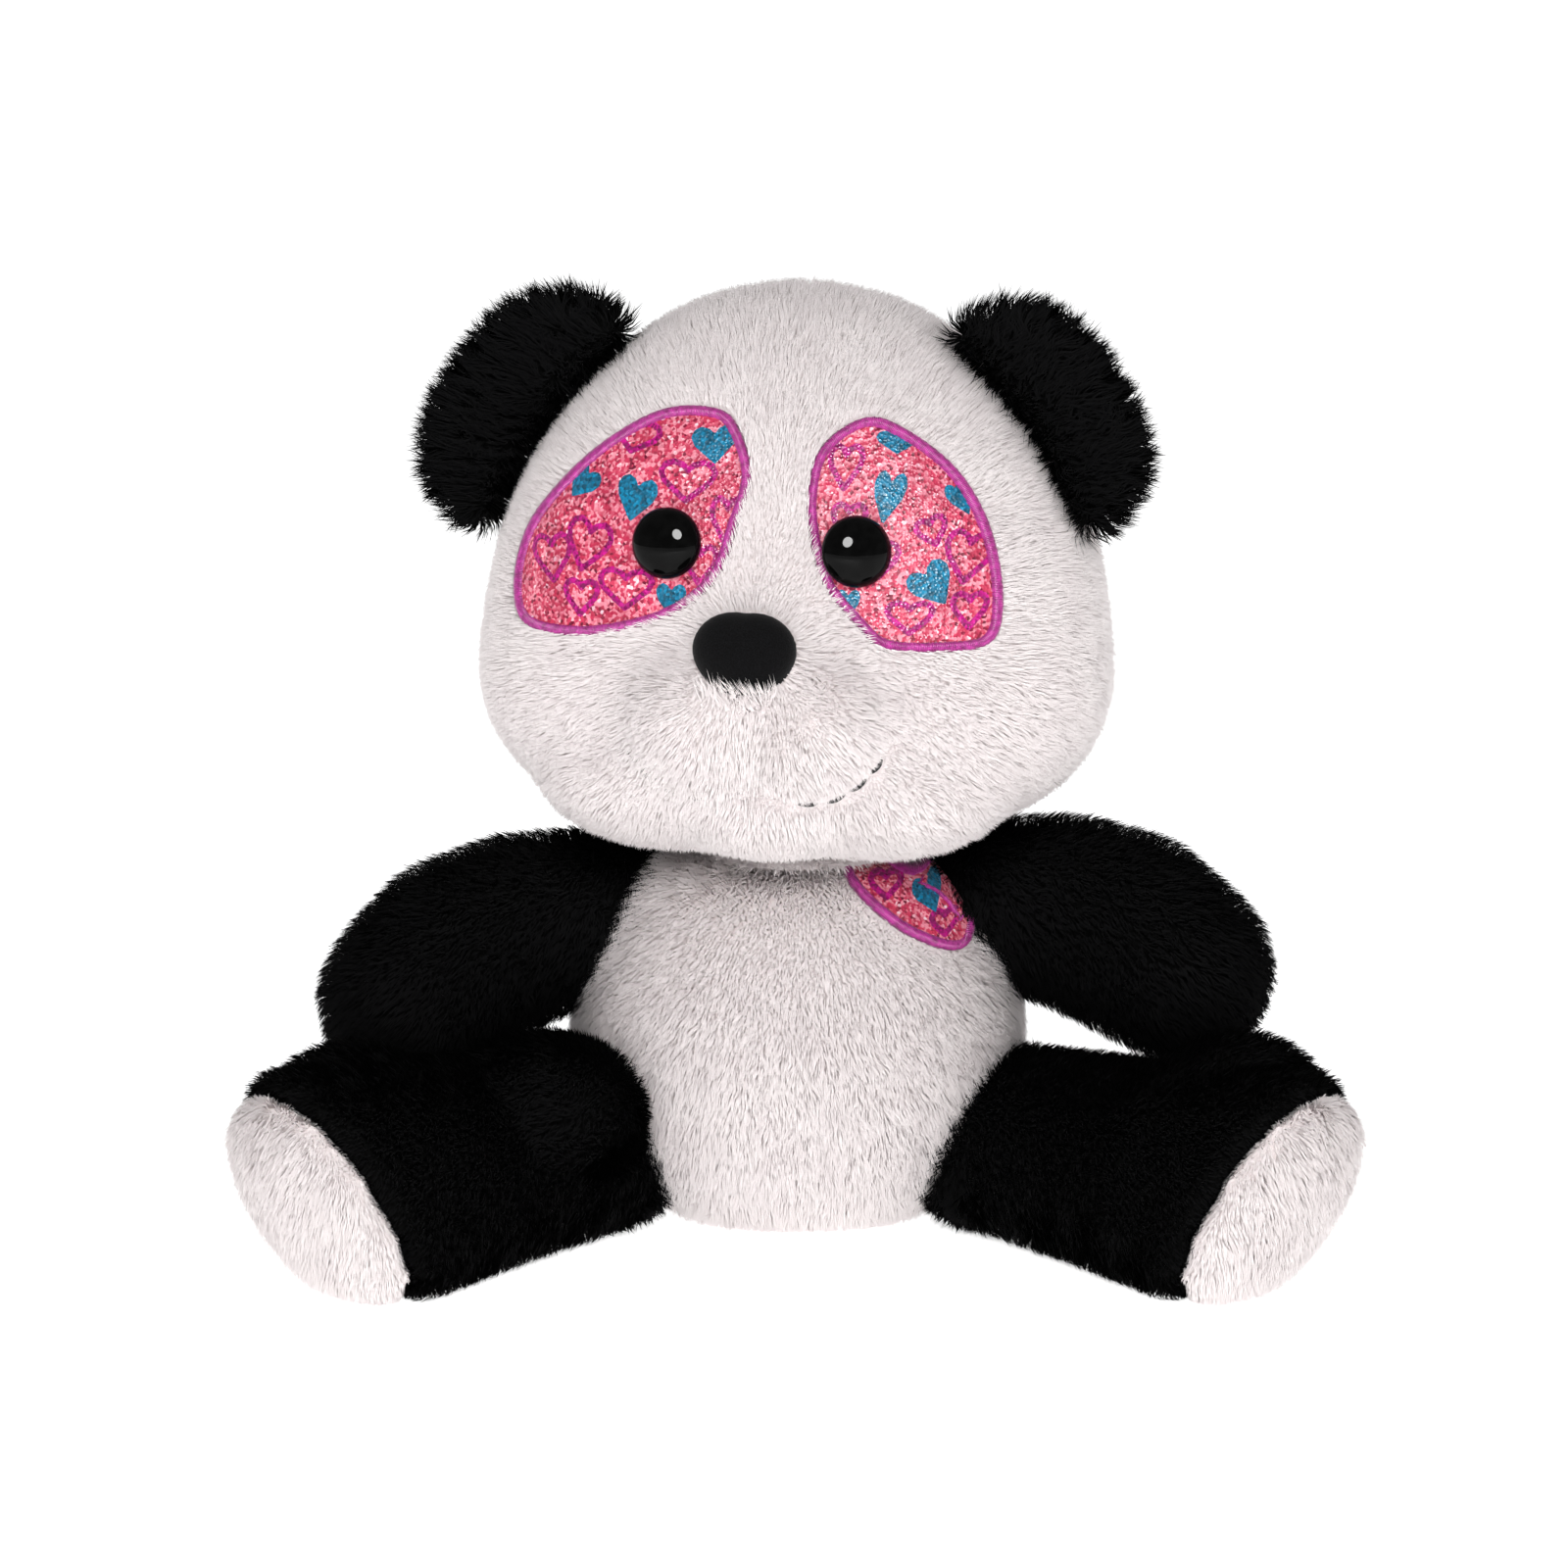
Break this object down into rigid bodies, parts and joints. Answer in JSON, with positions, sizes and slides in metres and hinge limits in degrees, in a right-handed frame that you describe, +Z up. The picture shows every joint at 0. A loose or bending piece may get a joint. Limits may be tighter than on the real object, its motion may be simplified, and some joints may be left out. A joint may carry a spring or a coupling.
{
  "type": "plush panda",
  "caption": "Seated plush panda toy with a turned head, glitter eye patches, a heart patch on the chest, and soft limbs that flop.",
  "frame": {"origin": "on the ground, under the middle of the toy's bounding box", "axes": "+Z up; the toy sits facing -Y, and its own left is on +X"},
  "size_m": [0.2804, 0.167, 0.2465],
  "materials": {
    "white_plush": "matte",
    "black_plush": "matte",
    "glitter_cloth": "matte",
    "eye_plastic": "gloss",
    "nose_flock": "matte",
    "washer_plastic": "matte",
    "fibre_filling": "matte",
    "pellet_bag_cloth": "matte",
    "mouth_thread": "matte"
  },
  "bodies": {
    "torso": {"torso_front_cover": "white_plush", "torso_back_cover": "white_plush", "seat_panel": "white_plush", "torso_stuffing": "fibre_filling", "seat_pellet_bag": "pellet_bag_cloth", "chest_heart_patch": "glitter_cloth"},
    "neck": {"neck_seam_ring": "white_plush"},
    "head": {"face_cover": "white_plush", "head_back_cover": "white_plush", "head_stuffing": "fibre_filling", "left_muzzle_pad": "white_plush", "right_muzzle_pad": "white_plush", "chin_panel": "white_plush", "nose": "nose_flock", "nose_washer": "washer_plastic", "left_eye": "eye_plastic", "left_eye_washer": "washer_plastic", "left_eye_patch": "glitter_cloth", "left_mouth_stitch": "mouth_thread", "right_eye": "eye_plastic", "right_eye_washer": "washer_plastic", "right_eye_patch": "glitter_cloth", "right_mouth_stitch": "mouth_thread"},
    "left_ear": {"left_ear_front": "black_plush", "left_ear_back": "black_plush"},
    "right_ear": {"right_ear_front": "black_plush", "right_ear_back": "black_plush"},
    "left_arm": {"left_arm_front_cover": "black_plush", "left_arm_back_cover": "black_plush", "left_arm_stuffing": "fibre_filling"},
    "right_arm": {"right_arm_front_cover": "black_plush", "right_arm_back_cover": "black_plush", "right_arm_stuffing": "fibre_filling"},
    "left_leg": {"left_leg_outer_cover": "black_plush", "left_leg_inner_cover": "black_plush", "left_leg_stuffing": "fibre_filling", "left_sole_pad": "white_plush"},
    "right_leg": {"right_leg_outer_cover": "black_plush", "right_leg_inner_cover": "black_plush", "right_leg_stuffing": "fibre_filling", "right_sole_pad": "white_plush"}
  },
  "joints": [
    {"name": "head_turn", "type": "hinge", "parent": "torso", "child": "neck", "pos_m": [-0.0005, 0.02049, 0.106], "axis": [0, 0, 1], "range_deg": [-20, 40], "stiffness_Nm_per_rad": 0.2},
    {"name": "head_nod", "type": "hinge", "parent": "neck", "child": "head", "pos_m": [-0.0005, 0.02049, 0.106], "axis": [0.9848, -0.1736, 0], "range_deg": [-8, 8], "stiffness_Nm_per_rad": 0.8},
    {"name": "left_ear_fold", "type": "hinge", "parent": "head", "child": "left_ear", "pos_m": [0.06068, -0.00452, 0.21264], "axis": [0.5436, -0.0958, -0.8339], "range_deg": [-15, 25], "stiffness_Nm_per_rad": 0.01},
    {"name": "right_ear_fold", "type": "hinge", "parent": "head", "child": "right_ear", "pos_m": [-0.06548, 0.01773, 0.21249], "axis": [0.5858, -0.1033, 0.8039], "range_deg": [-15, 25], "stiffness_Nm_per_rad": 0.01},
    {"name": "left_arm_lift", "type": "hinge", "parent": "torso", "child": "left_arm", "pos_m": [0.047, 0.02549, 0.085], "axis": [-0.5026, -0.8645, 0], "range_deg": [0, 20], "stiffness_Nm_per_rad": 0.05},
    {"name": "right_arm_lift", "type": "hinge", "parent": "torso", "child": "right_arm", "pos_m": [-0.048, 0.02549, 0.082], "axis": [-0.5026, 0.8645, 0], "range_deg": [0, 20], "stiffness_Nm_per_rad": 0.05},
    {"name": "left_leg_spread", "type": "hinge", "parent": "torso", "child": "left_leg", "pos_m": [0.051, 0.00949, 0.024], "axis": [0, 0, 1], "range_deg": [-10, 3], "stiffness_Nm_per_rad": 0.1},
    {"name": "right_leg_spread", "type": "hinge", "parent": "torso", "child": "right_leg", "pos_m": [-0.051, 0.00949, 0.024], "axis": [0, 0, -1], "range_deg": [-10, 3], "stiffness_Nm_per_rad": 0.1}
  ]
}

● ● ● ● ● ● ●

■ TASK GOAL:
Copy each line above where the string "joints" occurs.

■ PROBLEM SOLUTION:
Break this object down into rigid bodies, parts and joints. Answer in JSON, with positions, sizes and slides in metres and hinge limits in degrees, in a right-handed frame that you describe, +Z up. The picture shows every joint at 0. A loose or bending piece may get a joint. Limits may be tighter than on the real object, its motion may be simplified, and some joints may be left out. A joint may carry a spring or a coupling.
  "joints": [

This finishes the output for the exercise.